#### Data excerpt ####

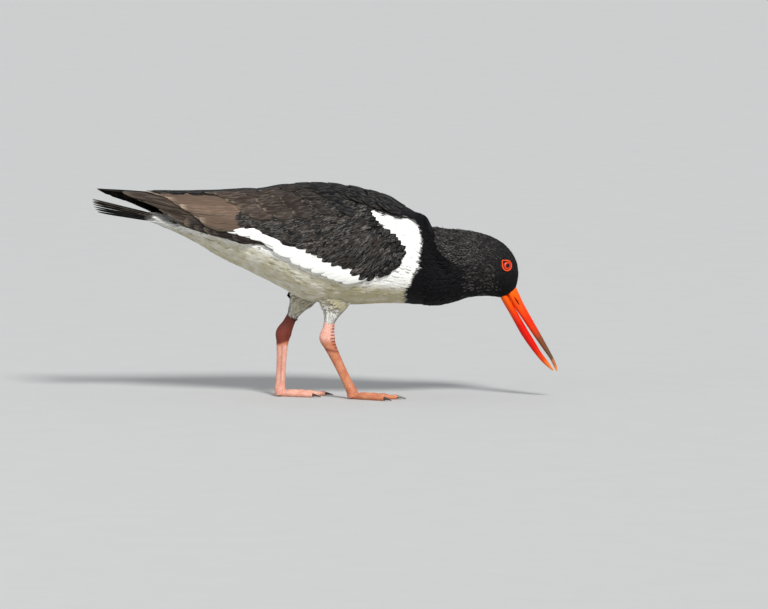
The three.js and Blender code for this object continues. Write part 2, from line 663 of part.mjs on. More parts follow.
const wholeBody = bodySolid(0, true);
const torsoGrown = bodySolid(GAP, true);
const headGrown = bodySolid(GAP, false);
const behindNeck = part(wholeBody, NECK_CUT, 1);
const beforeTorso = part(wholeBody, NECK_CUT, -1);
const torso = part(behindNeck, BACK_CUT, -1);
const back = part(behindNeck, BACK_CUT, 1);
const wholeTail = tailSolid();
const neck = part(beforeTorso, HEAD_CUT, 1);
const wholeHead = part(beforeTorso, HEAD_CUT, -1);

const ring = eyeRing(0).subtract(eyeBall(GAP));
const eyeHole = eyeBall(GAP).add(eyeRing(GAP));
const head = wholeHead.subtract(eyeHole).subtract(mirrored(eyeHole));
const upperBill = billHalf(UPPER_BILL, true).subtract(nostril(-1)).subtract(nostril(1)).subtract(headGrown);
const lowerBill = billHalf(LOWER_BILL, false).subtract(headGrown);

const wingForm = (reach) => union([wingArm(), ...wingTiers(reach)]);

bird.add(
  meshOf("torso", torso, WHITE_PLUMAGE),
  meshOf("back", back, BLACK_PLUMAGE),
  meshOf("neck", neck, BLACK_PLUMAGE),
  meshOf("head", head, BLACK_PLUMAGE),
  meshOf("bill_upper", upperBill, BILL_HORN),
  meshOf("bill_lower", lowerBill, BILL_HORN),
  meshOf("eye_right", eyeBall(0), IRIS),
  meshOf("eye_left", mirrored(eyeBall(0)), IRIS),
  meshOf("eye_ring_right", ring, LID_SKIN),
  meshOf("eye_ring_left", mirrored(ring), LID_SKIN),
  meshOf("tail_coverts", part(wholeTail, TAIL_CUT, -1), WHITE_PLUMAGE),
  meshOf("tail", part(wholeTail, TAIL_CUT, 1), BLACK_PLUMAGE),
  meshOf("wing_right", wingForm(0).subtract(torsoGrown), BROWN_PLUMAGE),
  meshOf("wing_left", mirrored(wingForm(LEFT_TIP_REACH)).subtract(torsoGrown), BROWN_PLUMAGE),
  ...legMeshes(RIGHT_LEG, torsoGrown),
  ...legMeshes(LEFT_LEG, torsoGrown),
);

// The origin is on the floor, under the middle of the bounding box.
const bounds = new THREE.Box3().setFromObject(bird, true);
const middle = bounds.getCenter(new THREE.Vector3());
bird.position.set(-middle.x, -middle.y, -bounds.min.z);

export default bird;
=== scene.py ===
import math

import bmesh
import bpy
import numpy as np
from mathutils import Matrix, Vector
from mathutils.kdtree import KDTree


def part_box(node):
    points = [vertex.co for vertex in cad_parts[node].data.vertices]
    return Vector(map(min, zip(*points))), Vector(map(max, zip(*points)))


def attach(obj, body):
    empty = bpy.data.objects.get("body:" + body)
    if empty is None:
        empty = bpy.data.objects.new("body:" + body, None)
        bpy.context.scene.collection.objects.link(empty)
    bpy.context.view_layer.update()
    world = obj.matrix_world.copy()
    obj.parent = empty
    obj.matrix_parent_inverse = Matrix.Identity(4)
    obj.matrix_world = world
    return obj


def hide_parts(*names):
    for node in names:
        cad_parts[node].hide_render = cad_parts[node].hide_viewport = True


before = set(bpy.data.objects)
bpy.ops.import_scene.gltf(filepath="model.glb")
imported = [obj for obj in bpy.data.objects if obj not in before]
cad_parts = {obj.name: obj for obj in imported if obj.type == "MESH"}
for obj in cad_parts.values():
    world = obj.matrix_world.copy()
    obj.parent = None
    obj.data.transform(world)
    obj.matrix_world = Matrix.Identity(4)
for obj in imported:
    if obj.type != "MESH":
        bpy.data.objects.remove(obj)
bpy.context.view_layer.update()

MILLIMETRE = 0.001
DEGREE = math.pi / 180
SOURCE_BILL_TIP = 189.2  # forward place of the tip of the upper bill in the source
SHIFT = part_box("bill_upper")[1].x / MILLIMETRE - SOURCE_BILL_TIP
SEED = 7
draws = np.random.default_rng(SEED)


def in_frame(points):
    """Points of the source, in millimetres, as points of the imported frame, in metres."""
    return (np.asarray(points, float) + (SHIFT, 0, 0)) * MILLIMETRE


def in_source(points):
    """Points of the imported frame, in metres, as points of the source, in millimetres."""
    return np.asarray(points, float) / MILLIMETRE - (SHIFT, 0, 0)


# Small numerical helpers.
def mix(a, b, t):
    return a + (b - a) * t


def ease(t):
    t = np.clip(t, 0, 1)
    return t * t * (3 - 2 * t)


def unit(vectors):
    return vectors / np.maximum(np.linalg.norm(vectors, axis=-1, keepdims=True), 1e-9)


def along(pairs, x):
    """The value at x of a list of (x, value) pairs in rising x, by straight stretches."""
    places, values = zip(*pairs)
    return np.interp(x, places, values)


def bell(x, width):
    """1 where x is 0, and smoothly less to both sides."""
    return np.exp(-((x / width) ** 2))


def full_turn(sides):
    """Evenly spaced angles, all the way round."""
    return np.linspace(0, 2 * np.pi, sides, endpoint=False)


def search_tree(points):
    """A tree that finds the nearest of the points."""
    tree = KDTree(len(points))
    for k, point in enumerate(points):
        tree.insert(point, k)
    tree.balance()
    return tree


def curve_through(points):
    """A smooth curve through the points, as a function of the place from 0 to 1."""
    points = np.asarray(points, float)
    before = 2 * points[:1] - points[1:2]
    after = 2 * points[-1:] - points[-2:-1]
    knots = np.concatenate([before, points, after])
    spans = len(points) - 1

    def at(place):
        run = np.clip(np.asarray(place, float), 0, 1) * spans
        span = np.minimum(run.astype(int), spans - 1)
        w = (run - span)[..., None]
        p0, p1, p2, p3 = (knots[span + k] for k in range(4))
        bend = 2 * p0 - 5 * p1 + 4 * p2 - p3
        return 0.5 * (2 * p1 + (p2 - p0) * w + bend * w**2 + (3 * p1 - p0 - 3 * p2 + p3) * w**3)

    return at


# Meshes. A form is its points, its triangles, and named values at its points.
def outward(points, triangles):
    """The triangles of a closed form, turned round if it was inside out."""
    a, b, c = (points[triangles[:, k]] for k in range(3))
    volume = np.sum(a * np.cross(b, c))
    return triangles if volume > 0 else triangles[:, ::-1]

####

Task goal: Repeat the data precisely, line by line.

Full response:
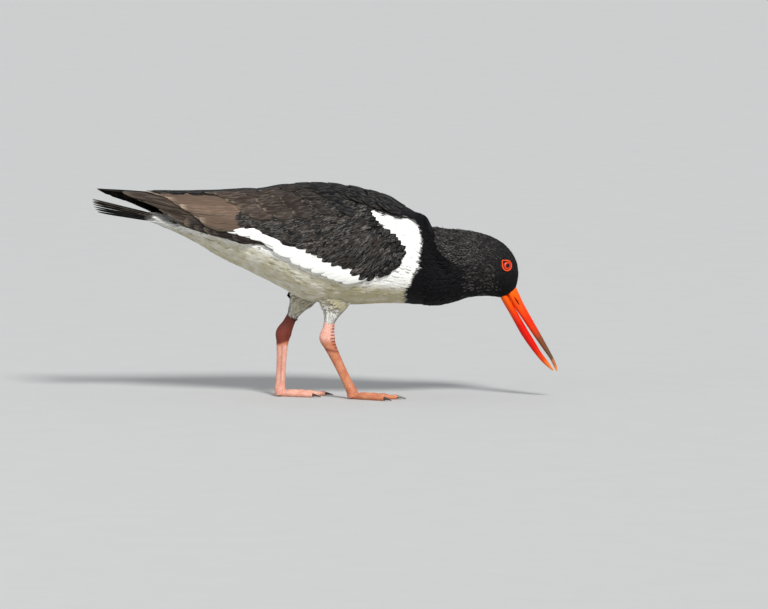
The three.js and Blender code for this object continues. Write part 2, from line 663 of part.mjs on. More parts follow.
const wholeBody = bodySolid(0, true);
const torsoGrown = bodySolid(GAP, true);
const headGrown = bodySolid(GAP, false);
const behindNeck = part(wholeBody, NECK_CUT, 1);
const beforeTorso = part(wholeBody, NECK_CUT, -1);
const torso = part(behindNeck, BACK_CUT, -1);
const back = part(behindNeck, BACK_CUT, 1);
const wholeTail = tailSolid();
const neck = part(beforeTorso, HEAD_CUT, 1);
const wholeHead = part(beforeTorso, HEAD_CUT, -1);

const ring = eyeRing(0).subtract(eyeBall(GAP));
const eyeHole = eyeBall(GAP).add(eyeRing(GAP));
const head = wholeHead.subtract(eyeHole).subtract(mirrored(eyeHole));
const upperBill = billHalf(UPPER_BILL, true).subtract(nostril(-1)).subtract(nostril(1)).subtract(headGrown);
const lowerBill = billHalf(LOWER_BILL, false).subtract(headGrown);

const wingForm = (reach) => union([wingArm(), ...wingTiers(reach)]);

bird.add(
  meshOf("torso", torso, WHITE_PLUMAGE),
  meshOf("back", back, BLACK_PLUMAGE),
  meshOf("neck", neck, BLACK_PLUMAGE),
  meshOf("head", head, BLACK_PLUMAGE),
  meshOf("bill_upper", upperBill, BILL_HORN),
  meshOf("bill_lower", lowerBill, BILL_HORN),
  meshOf("eye_right", eyeBall(0), IRIS),
  meshOf("eye_left", mirrored(eyeBall(0)), IRIS),
  meshOf("eye_ring_right", ring, LID_SKIN),
  meshOf("eye_ring_left", mirrored(ring), LID_SKIN),
  meshOf("tail_coverts", part(wholeTail, TAIL_CUT, -1), WHITE_PLUMAGE),
  meshOf("tail", part(wholeTail, TAIL_CUT, 1), BLACK_PLUMAGE),
  meshOf("wing_right", wingForm(0).subtract(torsoGrown), BROWN_PLUMAGE),
  meshOf("wing_left", mirrored(wingForm(LEFT_TIP_REACH)).subtract(torsoGrown), BROWN_PLUMAGE),
  ...legMeshes(RIGHT_LEG, torsoGrown),
  ...legMeshes(LEFT_LEG, torsoGrown),
);

// The origin is on the floor, under the middle of the bounding box.
const bounds = new THREE.Box3().setFromObject(bird, true);
const middle = bounds.getCenter(new THREE.Vector3());
bird.position.set(-middle.x, -middle.y, -bounds.min.z);

export default bird;
=== scene.py ===
import math

import bmesh
import bpy
import numpy as np
from mathutils import Matrix, Vector
from mathutils.kdtree import KDTree


def part_box(node):
    points = [vertex.co for vertex in cad_parts[node].data.vertices]
    return Vector(map(min, zip(*points))), Vector(map(max, zip(*points)))


def attach(obj, body):
    empty = bpy.data.objects.get("body:" + body)
    if empty is None:
        empty = bpy.data.objects.new("body:" + body, None)
        bpy.context.scene.collection.objects.link(empty)
    bpy.context.view_layer.update()
    world = obj.matrix_world.copy()
    obj.parent = empty
    obj.matrix_parent_inverse = Matrix.Identity(4)
    obj.matrix_world = world
    return obj


def hide_parts(*names):
    for node in names:
        cad_parts[node].hide_render = cad_parts[node].hide_viewport = True


before = set(bpy.data.objects)
bpy.ops.import_scene.gltf(filepath="model.glb")
imported = [obj for obj in bpy.data.objects if obj not in before]
cad_parts = {obj.name: obj for obj in imported if obj.type == "MESH"}
for obj in cad_parts.values():
    world = obj.matrix_world.copy()
    obj.parent = None
    obj.data.transform(world)
    obj.matrix_world = Matrix.Identity(4)
for obj in imported:
    if obj.type != "MESH":
        bpy.data.objects.remove(obj)
bpy.context.view_layer.update()

MILLIMETRE = 0.001
DEGREE = math.pi / 180
SOURCE_BILL_TIP = 189.2  # forward place of the tip of the upper bill in the source
SHIFT = part_box("bill_upper")[1].x / MILLIMETRE - SOURCE_BILL_TIP
SEED = 7
draws = np.random.default_rng(SEED)


def in_frame(points):
    """Points of the source, in millimetres, as points of the imported frame, in metres."""
    return (np.asarray(points, float) + (SHIFT, 0, 0)) * MILLIMETRE


def in_source(points):
    """Points of the imported frame, in metres, as points of the source, in millimetres."""
    return np.asarray(points, float) / MILLIMETRE - (SHIFT, 0, 0)


# Small numerical helpers.
def mix(a, b, t):
    return a + (b - a) * t


def ease(t):
    t = np.clip(t, 0, 1)
    return t * t * (3 - 2 * t)


def unit(vectors):
    return vectors / np.maximum(np.linalg.norm(vectors, axis=-1, keepdims=True), 1e-9)


def along(pairs, x):
    """The value at x of a list of (x, value) pairs in rising x, by straight stretches."""
    places, values = zip(*pairs)
    return np.interp(x, places, values)


def bell(x, width):
    """1 where x is 0, and smoothly less to both sides."""
    return np.exp(-((x / width) ** 2))


def full_turn(sides):
    """Evenly spaced angles, all the way round."""
    return np.linspace(0, 2 * np.pi, sides, endpoint=False)


def search_tree(points):
    """A tree that finds the nearest of the points."""
    tree = KDTree(len(points))
    for k, point in enumerate(points):
        tree.insert(point, k)
    tree.balance()
    return tree


def curve_through(points):
    """A smooth curve through the points, as a function of the place from 0 to 1."""
    points = np.asarray(points, float)
    before = 2 * points[:1] - points[1:2]
    after = 2 * points[-1:] - points[-2:-1]
    knots = np.concatenate([before, points, after])
    spans = len(points) - 1

    def at(place):
        run = np.clip(np.asarray(place, float), 0, 1) * spans
        span = np.minimum(run.astype(int), spans - 1)
        w = (run - span)[..., None]
        p0, p1, p2, p3 = (knots[span + k] for k in range(4))
        bend = 2 * p0 - 5 * p1 + 4 * p2 - p3
        return 0.5 * (2 * p1 + (p2 - p0) * w + bend * w**2 + (3 * p1 - p0 - 3 * p2 + p3) * w**3)

    return at


# Meshes. A form is its points, its triangles, and named values at its points.
def outward(points, triangles):
    """The triangles of a closed form, turned round if it was inside out."""
    a, b, c = (points[triangles[:, k]] for k in range(3))
    volume = np.sum(a * np.cross(b, c))
    return triangles if volume > 0 else triangles[:, ::-1]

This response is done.